Он дал нам один очень ценный совет: побег следует совершать с каторги, так как бежать с островов практически невозможно. Надо стараться не попасть в список особо опасных, иначе не успеешь сойти на берег в Сен-Лоран-де Марони, как тебя изолируют на несколько лет, а то и на всю жизнь, в зависимости от приклеенного тебе ярлыка. В целом же на острова попадает не более пяти процентов заключенных. Остальные торчат на материке. Климат на островах здоровее, а на материке, как уже говорил Дега, подстерегают самце разнообразные болезни, неожиданная смерть, убийство и так далее.

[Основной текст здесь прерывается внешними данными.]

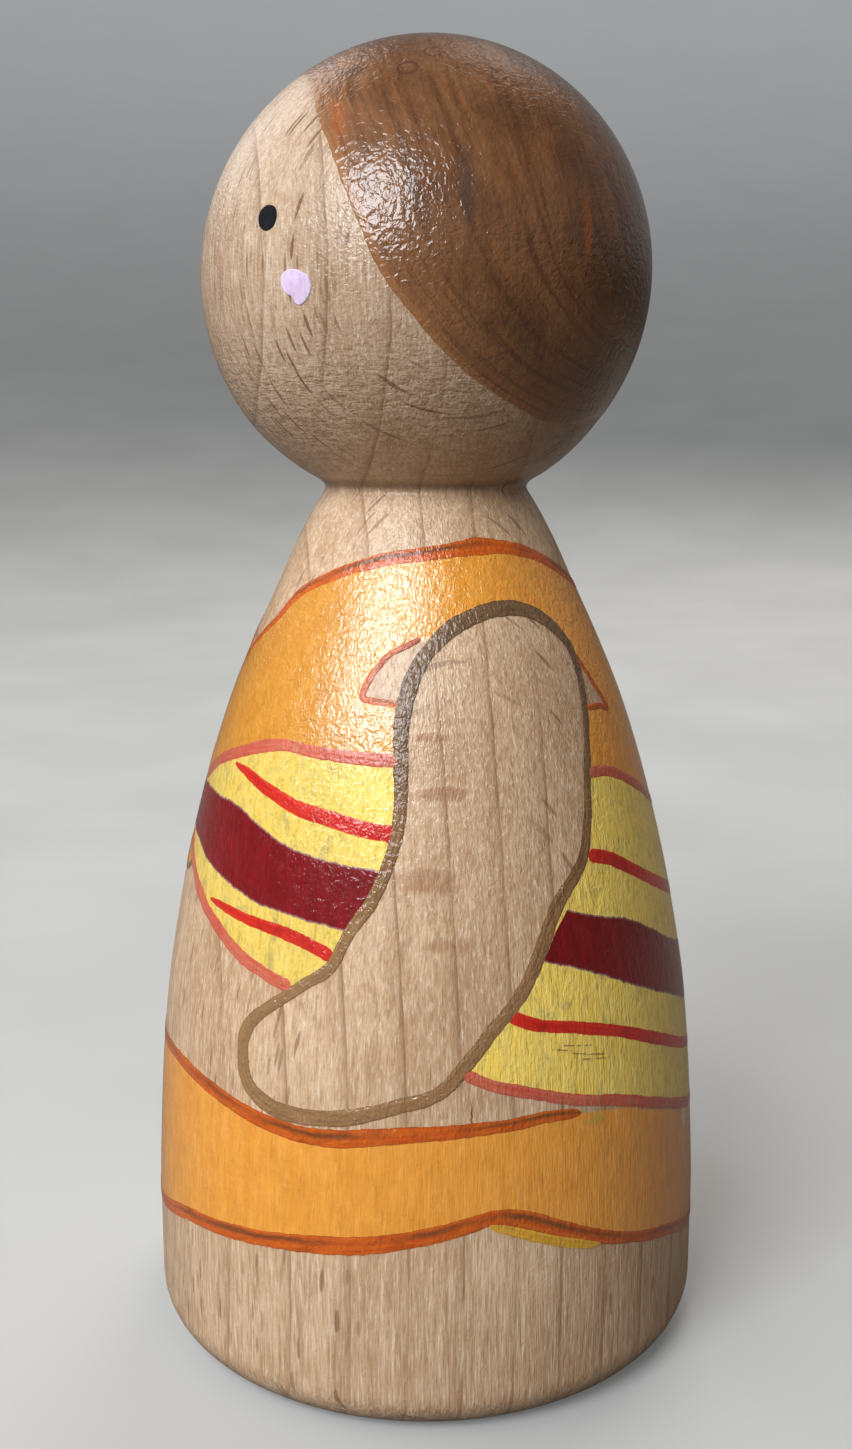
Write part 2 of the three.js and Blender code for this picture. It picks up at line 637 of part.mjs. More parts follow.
// the coat runs all the way round, with a narrow seam at the back
function paintHipBand() {
  const STEPS = 60;
  const END_LONGITUDE = 179.75;
  const rows = [HIP_BOTTOM, [...HIP_TOP, ...HIP_TOP_BACK]].map((half) => {
    const [lastLongitude, lastHeight] = half.at(-1);
    const line = acrossFront([...half.slice(0, -1), [lastLongitude - 0.2, lastHeight]]);
    return Array.from({ length: STEPS + 1 }, (_, i) => {
      const longitude = lerp(-END_LONGITUDE, END_LONGITUDE, i / STEPS);
      return [longitude, heightOn(line, longitude)];
    });
  });
  film("hip_band_paint", refined(rows, 2), COAT, "orange");
}

function paintHipLines() {
  const line = { layer: OUTLINE, look: "orangeLine" };
  stroke("hip_upper_outline", acrossFront(HIP_TOP), {
    ...line, width: 0.85, steps: 44, taper: [0.4, 0.4],
  });
  // the lower line is two strokes that stop short of the middle of the front and back
  const lowerHalf = (endLongitude) => [
    [0.5, HIP_BOTTOM[0][1]],
    ...HIP_BOTTOM.slice(1, -1),
    [endLongitude, HIP_BOTTOM.at(-1)[1]],
  ];
  const lower = { ...line, width: LINE_WIDTH, steps: 36, taper: [0.8, 0.8] };
  stroke("hip_lower_outline_left", lowerHalf(179.5), lower);
  stroke("hip_lower_outline_right", mirrored(lowerHalf(179.2)), lower);
  strokePair("hip_under_streak", UNDER_STREAK, {
    width: 0.7, layer: STRIPE, look: "underYellow", steps: 8, taper: [0.4, 0.4],
  });
}

// ---------------------------------------------------------------- the doll
add("wood_blank", turned(RINGS, 0), "wood");
paintHair();
paintFace();
paintTop();
paintHem();
paintTopOutlines();
paintWrapGround();
paintWrapStripes();
paintWrapOutlines();
paintArms();
paintHipBand();
paintHipLines();

export default root;
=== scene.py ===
"""A turned beech doll, 90 mm tall, painted by hand with thin acrylic coats and brush lines.

The doll stands upright on +Z and faces -Y; its left side is +X. The drawing is in millimetres,
with height measured from the underside. Places on the surface are [longitude, height]:
longitude in degrees, 0 in front, 90 on the doll's left, 180 at the back.
"""
import functools
import math

import bpy
import numpy as np
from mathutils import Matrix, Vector
from mathutils.geometry import delaunay_2d_cdt


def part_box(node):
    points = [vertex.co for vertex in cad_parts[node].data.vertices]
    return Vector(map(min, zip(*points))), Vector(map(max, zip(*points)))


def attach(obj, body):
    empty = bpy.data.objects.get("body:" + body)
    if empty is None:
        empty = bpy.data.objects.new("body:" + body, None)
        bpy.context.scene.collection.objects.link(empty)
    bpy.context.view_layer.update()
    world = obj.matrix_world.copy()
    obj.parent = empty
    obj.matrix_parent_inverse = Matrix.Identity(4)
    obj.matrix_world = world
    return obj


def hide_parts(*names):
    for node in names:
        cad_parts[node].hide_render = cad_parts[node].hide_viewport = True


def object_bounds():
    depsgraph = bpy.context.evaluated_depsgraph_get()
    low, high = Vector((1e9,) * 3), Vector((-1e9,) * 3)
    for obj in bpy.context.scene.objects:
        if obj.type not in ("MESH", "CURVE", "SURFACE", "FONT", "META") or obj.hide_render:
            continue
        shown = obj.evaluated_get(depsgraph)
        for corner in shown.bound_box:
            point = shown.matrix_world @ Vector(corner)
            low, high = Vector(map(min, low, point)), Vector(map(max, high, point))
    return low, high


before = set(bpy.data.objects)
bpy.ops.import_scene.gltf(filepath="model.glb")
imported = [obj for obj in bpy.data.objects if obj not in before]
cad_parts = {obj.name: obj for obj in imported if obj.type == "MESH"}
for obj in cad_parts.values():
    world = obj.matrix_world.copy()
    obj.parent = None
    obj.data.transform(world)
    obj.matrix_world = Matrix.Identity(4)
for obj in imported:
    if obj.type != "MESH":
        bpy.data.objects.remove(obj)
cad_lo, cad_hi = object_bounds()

# ---------------------------------------------------------------- the turned shape
HEIGHT = 90.0
blank_lo, blank_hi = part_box("wood_blank")
MM = (blank_hi.z - blank_lo.z) / HEIGHT      # metres in one unit of the drawing
ORIGIN = np.array([0.0, 0.0, blank_lo.z / MM])

HEAD_RADIUS = 15.23
HEAD_HALF = 15.4                             # half the head's height
HEAD_Z = HEIGHT - HEAD_HALF                  # the head's centre
HEAD_LEAN = 0.02                             # shift towards the back per mm of height
NECK_Z = 60.9
NECK_CONTROL = 6.70                          # control radius of the curve through the neck
FILLET = 0.55                                # half height of that curve
BASE_EDGE = 2.955                            # rounding radius of the bottom edge
FOOT = 16.992                                # radius of the flat underside

# the body's meridian: height, radius
BODY = np.array([
    [BASE_EDGE, FOOT + BASE_EDGE], [9, 19.925], [16, 19.637], [24, 18.995], [32, 17.695],
    [40, 15.777], [46, 13.877], [50, 12.23], [54, 10.379], [57, 9.0], [59.2, 7.827],
    [NECK_Z, 6.763]])
BODY_Z, BODY_R = BODY.T


def body_tangents():
    """Slopes at the body's stations that keep the curve between them monotone."""
    step = np.diff(BODY_Z)
    slope = np.diff(BODY_R) / step
    tangents = np.zeros(len(BODY_Z))
    tangents[-1] = slope[-1]
    for i in range(1, len(BODY_Z) - 1):
        if slope[i - 1] * slope[i] > 0:
            before, after = 2 * step[i] + step[i - 1], step[i] + 2 * step[i - 1]
            tangents[i] = (before + after) / (before / slope[i - 1] + after / slope[i])
    return tangents


BODY_TANGENTS = body_tangents()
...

Мы с Дега молили Бога, чтоб нас не послали на острова. Сам я терзался страхом — а вдруг меня сочтут особо опасным? Во-первых, пожизненное, во-вторых, история с Потрошителем, потом с начальником тюрьмы. Будет чудом, если не отправят на острова...

В один прекрасный день по тюрьме разнесся слух: не ходить в санчасть, что бы ни случилось, поскольку там якобы травят самых опасных, а заодно и больных, чтоб потом с ними не возиться. Все это, конечно, был бред чистейшей воды. Кстати, один парижанин, Франсис ла Пасс, стал тут же убеждать нас, что все это выдумки. Да, был такой тип, что умер от отравления, но родной брат Франсиса, работавший в санчасти, рассказал, как было дело.

Этот парень покончил жизнь самоубийством. Он был знаменитым медвежатником, поговаривали даже, что во время войны он умудрился ограбить немецкое посольство то ли в Женеве, то ли в Лозанне, и сделал это по заданию французской разведки. Заодно забрал какие-то очень важные документы и передал их французским агентам. Для этой работы его и выпустили из тюрьмы, где он отбывал пятилетний срок. А с начала двадцатых годов он жил тихо и выходил на дело не чаще, чем раз в полгода. И всякий раз, попавшись, начинал шантажировать следствие, тут же немедленно вмешивалась разведка, и его отпускали. Однако в последний раз это не сработало. Он схлопотал двадцать лет и подлежал отправке на каторгу. Чтобы не попасть в конвой, лег в больницу. По словам брата Франсиса, одной таблетки цианистого калия оказалось для него достаточно. Банки и разведка отныне могли спать спокойно.